During evening peak times, the organisation uses 90 servers at the Azure data centre, which is scaled back to five servers during slow periods in the morning, under a ‘per hour’ billing agreement.

Initially, board members expressed concerns about not being in control during an outage and being low on the priority list of customers who would need services restored, says Bhatia.

“The conversation started with board members asking ‘what happens if Azure is down – it’s in the public cloud – isn't that a risk?’” says Bhatia.

“One of the board members said ‘if we deal with a local company, we might be the biggest company dealing with them and we will have the number one priority [if there’s an outage]'. But dealing with Azure, you’re right down the pecking order,” he says.

Bhatia explained the virtues of the Chaos Monkey tool, which enables carsales.com.au to constantly test the resiliency of cloud services.

“It was really explaining what that means,” he says.

Incidentally, carsales.com.au experienced a couple of outages in the Azure public cloud last year.

“In one case, we moved all of our image infrastructure [from the US West Coast] to Brazil within minutes. Akamai CDN shields us from outages up to one hour – we have a 95 per cent offload on Akamai – it offloads the majority of our images and caches in Australia.

“So for 95 per cent of those images, for 60 minutes, we don’t see an outage,” he says. “During that time, we can move our back-end Azure serving to another country and I’ve done that twice within one year and no-one has known about the outage.”

Ease of disaster recovery, time to market for new services, and only paying for what you use are the three most compelling reasons why it made sense for the organisation to use a public cloud service.

“I’ve never viewed cloud as being necessarily cheaper, but I’ve always seen it as being more efficient,” he says. “You pay for what you use and that is the whole argument.”
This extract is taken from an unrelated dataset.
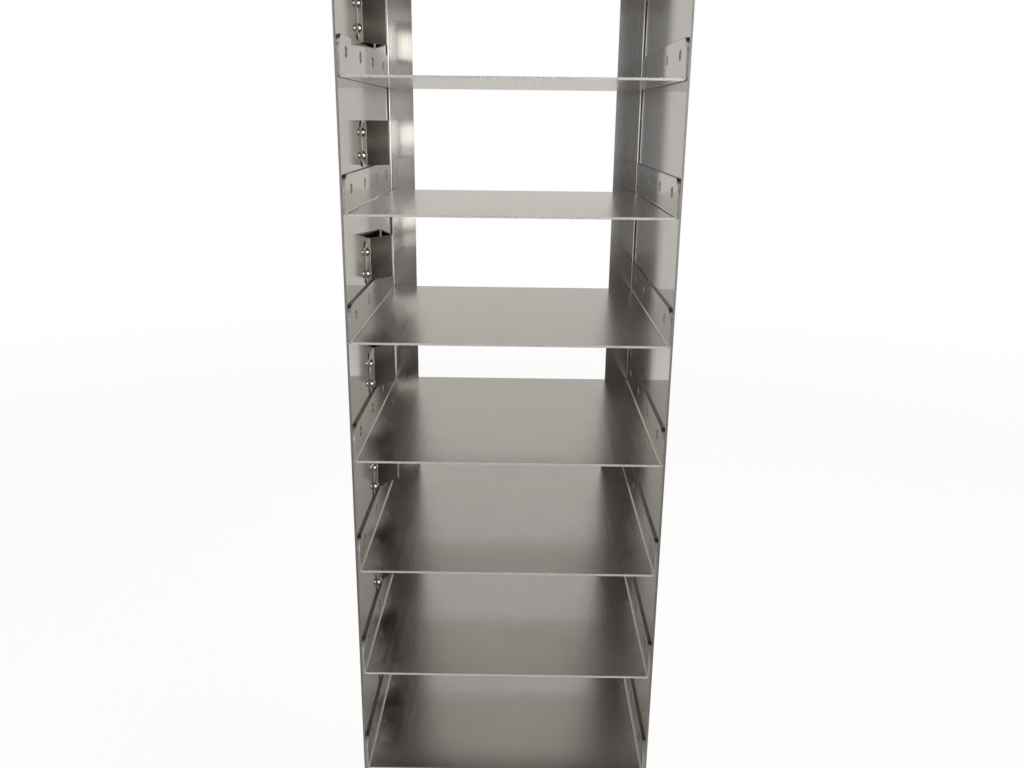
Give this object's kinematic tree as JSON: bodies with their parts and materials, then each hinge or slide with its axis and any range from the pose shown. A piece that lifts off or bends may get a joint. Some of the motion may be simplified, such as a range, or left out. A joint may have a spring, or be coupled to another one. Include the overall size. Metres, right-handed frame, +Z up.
{
  "type": "freezer storage rack",
  "caption": "Tall stainless rack for a chest freezer: open-fronted bays for cryoboxes, a spring clip in the wall of each bay, and a folding bail on top.",
  "frame": {"origin": "centre of the bottom, on the surface that the rack stands on", "axes": "+Z up, the open front faces -Y, +X to the right seen from the front; the spring clips are on the left wall"},
  "size_m": [0.1435, 0.142, 0.6854],
  "materials": {
    "panel_sheet": "bright cold-rolled stainless sheet with a faint vertical grain",
    "tray_sheet": "bright cold-rolled stainless sheet with a faint grain from front to back",
    "spring_strip": "hard-rolled stainless spring strip, bright",
    "rivet": "polished stainless rivet",
    "bail_rod": "drawn stainless rod, satin",
    "bracket_plate": "cold-rolled stainless plate, satin"
  },
  "bodies": {
    "rack": {"left_side_panel": "panel_sheet", "right_side_panel": "panel_sheet", "base_tray": "tray_sheet", "shelf_tray_1": "tray_sheet", "shelf_tray_2": "tray_sheet", "shelf_tray_3": "tray_sheet", "shelf_tray_4": "tray_sheet", "shelf_tray_5": "tray_sheet", "shelf_tray_6": "tray_sheet", "shelf_tray_7": "tray_sheet", "shelf_tray_8": "tray_sheet", "shelf_tray_9": "tray_sheet", "shelf_tray_10": "tray_sheet", "shelf_tray_11": "tray_sheet", "top_tray": "tray_sheet", "clip_rivets": "rivet", "left_bracket": "bracket_plate", "right_bracket": "bracket_plate", "bracket_rivets": "rivet"},
    "bail": {"bail_handle": "bail_rod"},
    "clip_1": {"spring_clip_1": "spring_strip"},
    "clip_2": {"spring_clip_2": "spring_strip"},
    "clip_3": {"spring_clip_3": "spring_strip"},
    "clip_4": {"spring_clip_4": "spring_strip"},
    "clip_5": {"spring_clip_5": "spring_strip"},
    "clip_6": {"spring_clip_6": "spring_strip"},
    "clip_7": {"spring_clip_7": "spring_strip"},
    "clip_8": {"spring_clip_8": "spring_strip"},
    "clip_9": {"spring_clip_9": "spring_strip"},
    "clip_10": {"spring_clip_10": "spring_strip"},
    "clip_11": {"spring_clip_11": "spring_strip"},
    "clip_12": {"spring_clip_12": "spring_strip"}
  },
  "joints": [
    {"name": "bail_fold", "type": "hinge", "parent": "rack", "child": "bail", "pos_m": [0, 0, 0.6774], "axis": [1, 0, 0], "range_deg": [0, 189.3]},
    {"name": "clip_1_press", "type": "slide", "parent": "rack", "child": "clip_1", "axis": [-1, 0, 0], "range_m": [0, 0.004], "stiffness_N_per_m": 3000, "deforming": ["spring_clip_1"]},
    {"name": "clip_2_press", "type": "slide", "parent": "rack", "child": "clip_2", "axis": [-1, 0, 0], "range_m": [0, 0.004], "stiffness_N_per_m": 3000, "deforming": ["spring_clip_2"]},
    {"name": "clip_3_press", "type": "slide", "parent": "rack", "child": "clip_3", "axis": [-1, 0, 0], "range_m": [0, 0.004], "stiffness_N_per_m": 3000, "deforming": ["spring_clip_3"]},
    {"name": "clip_4_press", "type": "slide", "parent": "rack", "child": "clip_4", "axis": [-1, 0, 0], "range_m": [0, 0.004], "stiffness_N_per_m": 3000, "deforming": ["spring_clip_4"]},
    {"name": "clip_5_press", "type": "slide", "parent": "rack", "child": "clip_5", "axis": [-1, 0, 0], "range_m": [0, 0.004], "stiffness_N_per_m": 3000, "deforming": ["spring_clip_5"]},
    {"name": "clip_6_press", "type": "slide", "parent": "rack", "child": "clip_6", "axis": [-1, 0, 0], "range_m": [0, 0.004], "stiffness_N_per_m": 3000, "deforming": ["spring_clip_6"]},
    {"name": "clip_7_press", "type": "slide", "parent": "rack", "child": "clip_7", "axis": [-1, 0, 0], "range_m": [0, 0.004], "stiffness_N_per_m": 3000, "deforming": ["spring_clip_7"]},
    {"name": "clip_8_press", "type": "slide", "parent": "rack", "child": "clip_8", "axis": [-1, 0, 0], "range_m": [0, 0.004], "stiffness_N_per_m": 3000, "deforming": ["spring_clip_8"]},
    {"name": "clip_9_press", "type": "slide", "parent": "rack", "child": "clip_9", "axis": [-1, 0, 0], "range_m": [0, 0.004], "stiffness_N_per_m": 3000, "deforming": ["spring_clip_9"]},
    {"name": "clip_10_press", "type": "slide", "parent": "rack", "child": "clip_10", "axis": [-1, 0, 0], "range_m": [0, 0.004], "stiffness_N_per_m": 3000, "deforming": ["spring_clip_10"]},
    {"name": "clip_11_press", "type": "slide", "parent": "rack", "child": "clip_11", "axis": [-1, 0, 0], "range_m": [0, 0.004], "stiffness_N_per_m": 3000, "deforming": ["spring_clip_11"]},
    {"name": "clip_12_press", "type": "slide", "parent": "rack", "child": "clip_12", "axis": [-1, 0, 0], "range_m": [0, 0.004], "stiffness_N_per_m": 3000, "deforming": ["spring_clip_12"]}
  ]
}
Reporting losses to the executive

Carsales.com.au, an ASX 100 company with a market capitalisation of between $2 billion and $3 billion, charges car dealers for the number of leads its delivers.
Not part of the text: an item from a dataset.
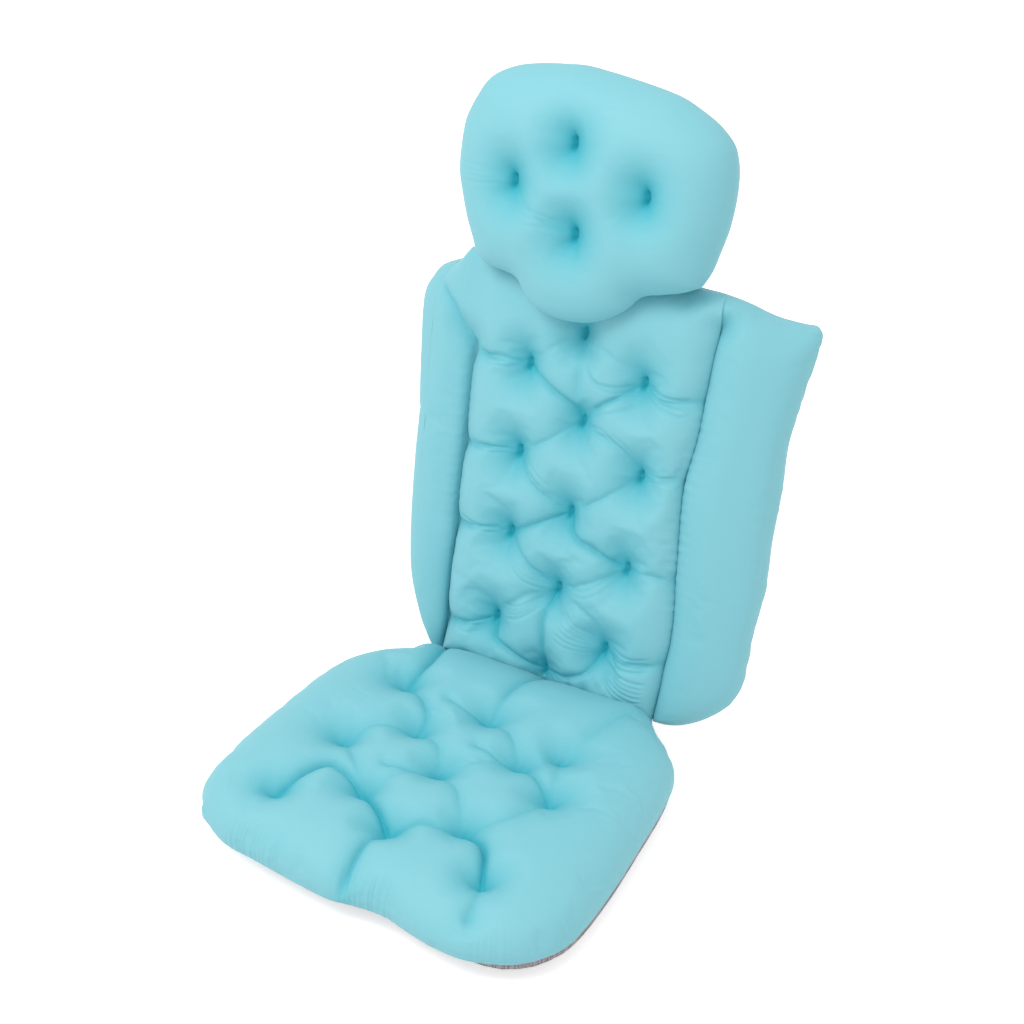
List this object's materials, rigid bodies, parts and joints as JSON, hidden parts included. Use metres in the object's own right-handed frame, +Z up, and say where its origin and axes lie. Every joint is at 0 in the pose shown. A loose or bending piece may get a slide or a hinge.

“If our site is down, we don’t get the ads and we don’t get the money,” says Bhatia. “So we can easily measure the impact of not having the site live."

Bhatia stresses that simply reporting outages is not enough. Instead, an analyst put together metrics that illustrate to the board how much money the organisation will lose if its websites are down during peak and off peak times.

“In many cases, let’s say, if farmmachinerysales.com.au is down, consumers do come back if it’s only down for one hour,” he says. “They will come back the next hour and we may not lose the full hours’ worth of revenue. But the way we report is always a potential loss – so it’s the worst case scenario.”

Carsales.com.au uses a business impact rating (BIR) to calculate the business impact risk of outages. These impacts and their severity are reported to the board each month.

“Each [BIR] is $1000 potential loss and that’s become the currency around the board,” he says.

These metrics are not about creating fear, they are about creating awareness of the risks, he says.

“It was about putting that metric in the board report for months and months and starting that conversation throughout that metric. And then the board started to talk to me rather than me talk to them,” he says.

Rob Purdy, director or cloud services at Datacom, says IT leaders are getting more educated about how to sell the benefits of hybrid cloud to the executive board.

"I think we are still in an immature phase in IT around the adoption of hybrid cloud," he says. "One of the things people will need to go through is working with the CFO," he says.

CIOs need to make it clear to the CFO that the organisation will receive a monthly bill for services, and costs will vary from time to time, he says.

"There's a bit of a education process for the CFO and the CEO around that."

There's a cultural change happening in IT and at the board level, he says, around losing control of assets and not having one big vendor's throat to choke if things go wrong.

"But [cloud] gives us a lot of flexibility around how we deploy IT and rapidly get to market," he says.